Por JUAN MANUEL DE PRADA
3 de junio de 2025
En un
editorial reciente, haciendo recapitulación de sus primeros meses en la Casa
Blanca, este periódico acababa tildando a Donald Trump de fanfarrón, cuyos
estridentes aspavientos no han hecho sino generar caos. En alguna ocasión
anterior, después de que fuese desalojado del poder, escribimos que Trump había
resultado a la postre una versión ful de Catilina, habiendo podido ser un nuevo
Julio César. Nos sorprendió que volviese a obtener un triunfo electoral; y
dimos por hecho que el fiasco anterior le serviría para evitar los viejos
errores.
Increíblemente,
está repitiendo todas y cada una de las fantochadas de su primer mandato, ahora
además aderezadas por episodios rocambolescos y sainetes varios, como su idilio
y posterior divorcio con el magnate Musk. Habría que empezar a preguntarse
seriamente si todas esas fantochadas de Trump no son más bien una suerte de
catalizador que, provocando antagonismos tan chirriantes como inanes, favorece
la hegemonía del progresismo. En alguna ocasión anterior hemos deslizado esta
hipótesis y comprobado que en las filas de la derechita valiente provoca
ronchas y espumarajos; prueba inequívoca de que habíamos metido el dedo en la
llaga.
Un
gobernante que de veras aspirase a derrumbar la hegemonía del progresismo se
desempeñaría con prudencia, haciendo primero ‘luz de gas’ al enemigo y después
dejándolo inerme (cegando discretamente sus vías de financiación, apagando sus
altavoces, etcétera), para finalmente estrangularlo.
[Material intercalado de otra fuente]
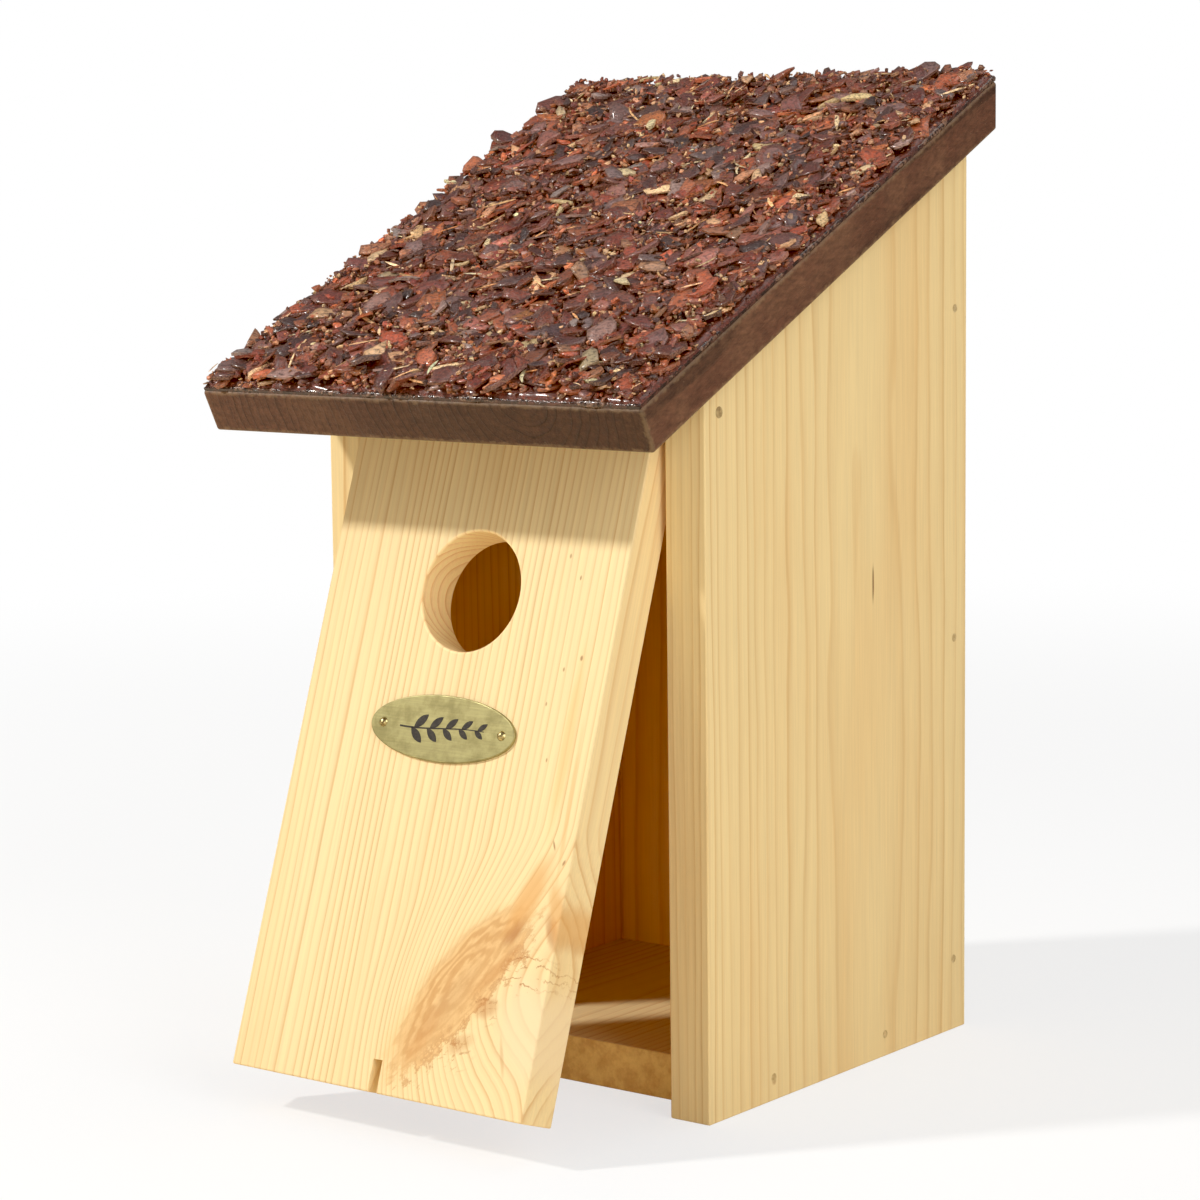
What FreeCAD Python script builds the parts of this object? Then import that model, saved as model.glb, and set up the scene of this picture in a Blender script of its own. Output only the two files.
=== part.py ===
import FreeCAD, Part
import os
import re
import Sketcher

# A wooden nest box whose front swings on two nails.
# Frame: the origin is the centre of the footprint, +Z is up and the front faces -Y.
# The boards are one stock thickness, and the front is set open as it is stored.

SIZES = {
    # housing
    "board_thickness": 12.5,
    "outer_width": 126,
    "housing_depth": 125,
    "side_front_height": 192.5,
    "roof_slope": 26,
    "edge_round": 0.5,
    "floor_door_clearance": 1,
    # roof
    "roof_side_overhang": 9.5,
    "roof_thickness": 12,
    "roof_front_overhang": 34,
    "roof_edge_round": 0.9,
    "glue_thickness": 0.8,
    "bark_thickness": 4.4,
    "bark_inset": 0.5,
    # front
    "door_thickness": 12.5,
    "door_side_gap": 1.75,
    "door_bottom_clearance": 0.3,
    "door_roof_clearance": 1.8,
    "opening_angle": 19,
    "pivot_drop": 9.5,
    "entrance_diameter": 32,
    "entrance_drop": 52,
    "entrance_round": 0.6,
    # plate
    "plate_length": 48,
    "plate_height": 17.5,
    "plate_thickness": 0.8,
    "plate_round": 0.3,
    "plate_drop": 88.5,
    "pin_spacing": 39.6,
    "pin_radius": 0.7,
    "pin_length": 8,
    "pin_head_radius": 1.3,
    "pin_clearance": 0.1,
    # nails
    "brad_radius": 0.8,
    "brad_head_radius": 1.15,
    "brad_head_depth": 1.6,
    "brad_length": 30,
    "brad_tip": 2.4,
    "floor_nail_from_front": 29,
    "floor_nail_from_back": 42,
    "back_nail_from_base": 20.5,
    "back_nail_from_top": 49,
    "roof_nail_from_front": 20,
    "roof_nail_from_back": 21,
    "pivot_nail_radius": 1.1,
    "pivot_head_radius": 1.5,
    "pivot_hold": 17,
    "pivot_clearance": 0.05,
    # latch
    "hook_radius": 1.1,
    "hook_bend": 2,
    "hook_hold": 16,
    "hook_clearance": 0.05,
    "hook_face_gap": 0.6,
    "hook_ground_clearance": 0.35,
    "slot_side_clearance": 0.4,
    "slot_top_clearance": 1.45,
    # hanging plate
    "hanger_width": 17,
    "hanger_length": 42,
    "hanger_thickness": 1.5,
    "hanger_corner": 5,
    "hanger_drop": 35.5,
    "hanger_screw_spacing": 33,
    "keyhole_radius": 4.5,
    "keyhole_drop": 3.5,
    "keyslot_radius": 2.2,
    "keyslot_rise": 5,
    "recess_margin": 1,
    "recess_depth": 7,
    "screw_radius": 1.4,
    "screw_hole_clearance": 0.2,
    "screw_head_radius": 2.7,
    "screw_length": 9,
    "screw_slot_width": 0.7,
    "screw_slot_depth": 1,
}

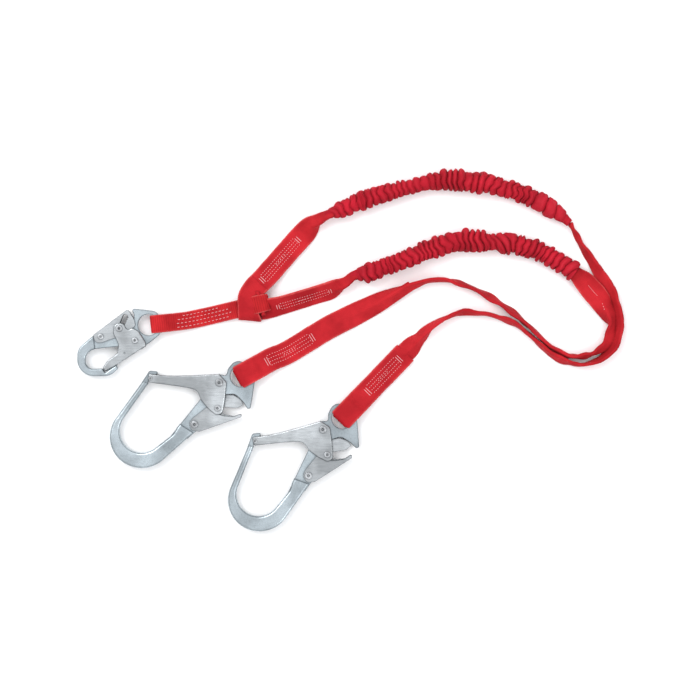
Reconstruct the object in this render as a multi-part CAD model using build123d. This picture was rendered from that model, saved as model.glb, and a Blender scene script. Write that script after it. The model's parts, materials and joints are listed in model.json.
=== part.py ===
from build123d import *
from math import pi, radians, tan
import os

# A twin-leg shock absorbing lanyard laid out flat on a surface, in millimetres.
# +Z is up and z = 0 is the surface. The origin is under the middle of the object
# without its two free webbing legs. Leg A ends in hook A, leg B in hook B, and a
# short tether joins both legs to the small snap hook.

# ---- driving dimensions: webbing ----
LEG_WIDTH = 35.0          # flat width of the tubular leg webbing
TETHER_WIDTH = 27.0       # flat width of the ribbed tether webbing
STRAP_THICK = 4.8         # two sewn layers
ROLLED_DIA = 10.0         # a leg where it is rolled on itself
COVER_DIA = 28.0          # outside of the gathered absorber cover
COVER_WALL = 4.5
CORE_DIA = 17.0           # folded tear webbing inside the cover
LOOP_LAYER = 2.0          # one layer of webbing where it passes through an eye
LOOP_GAP = 0.4            # between the webbing loop and the eye plate
HINGE_REACH = 36.0        # from an eye's centre to where the strap flexes
HINGE_GAP = 0.5
LOOP_BEVEL = 1.3          # off the loop's end corners, so that it folds over the strap

# ---- driving dimensions: hooks ----
EYE_RADIUS = 16.0
SHAFT_PLAY = 0.05         # radial running clearance of every rivet
HEAD_GAP = 0.1
FACE_GAP = 0.25           # between neighbouring sheets
THROUGH = 9.0             # half the depth of a cut that goes right through a hook
SNAP_SHEET = 1.8
REBAR_SHEET = 2.0
LEVER_SHEET = 1.4

# ---- where the hooks lie: gate pivot, mid-plane height and turn about Z ----
SNAP_PLACE = (-290.0, 15.0, 9.2, 0.0)
HOOK_A_PLACE = (-7.7, -118.8, 10.4, 0.0)
HOOK_B_PLACE = (-163.4, -48.6, 10.4, -13.4)
SNAP_EYE = (19.9, 23.4)
REBAR_EYE = (29.3, 16.9)
SNAP_STRAP_ANGLE = 6.0    # heading of the webbing as it leaves each eye
HOOK_A_STRAP_ANGLE = 46.0
HOOK_B_STRAP_ANGLE = 29.0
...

Trump actúa exactamente al
contrario, exacerbando los antagonismos sociales, violentando las leyes,
anunciando con gran fanfarria medidas drásticas que a la postre se revelan
faroles grotescos, o amagos que se quedan en agua de borrajas, o meros cuentos
de la lechera. Pero, entretanto, mientras aturde con su fanfarria, provoca el
pánico bursátil, atiza enfrentamientos con el poder judicial, proclama promesas
irrealizables que sólo generan frustración y encono (como ha ocurrido con la
guerra de Ucrania), profiere bestialidades frívolas que favorecen el trabajo de
los carniceros (como ha ocurrido en Gaza); y, en fin, facilita enormemente la
movilización del adversario, que agita sus terminales propagandísticas y logra
un cierre de filas entre sus adeptos. Así, Trump genera una dinámica
«aceleracionista» que beneficia sobre todo a los progresistas que supuestamente
combate, que volverán con renovados bríos e impulsarán su agenda hasta nuevos
finisterres (como ya ocurrió durante el mandato de Biden).
El fiasco
de Trump vuelve a probarnos que, sin la virtud de la prudencia, no es posible
una política volcada hacia el bien común, sino tan sólo política de bandería
(que, cuando es especialmente chirriante, favorece además a la bandería
contraria). Cuando falta la prudencia, la política acaba degenerando en
energumenismo párvulo; y siendo la levadura de los peores demonios, que son los
que Trump desató hace ocho años y ahora está volviendo a desatar.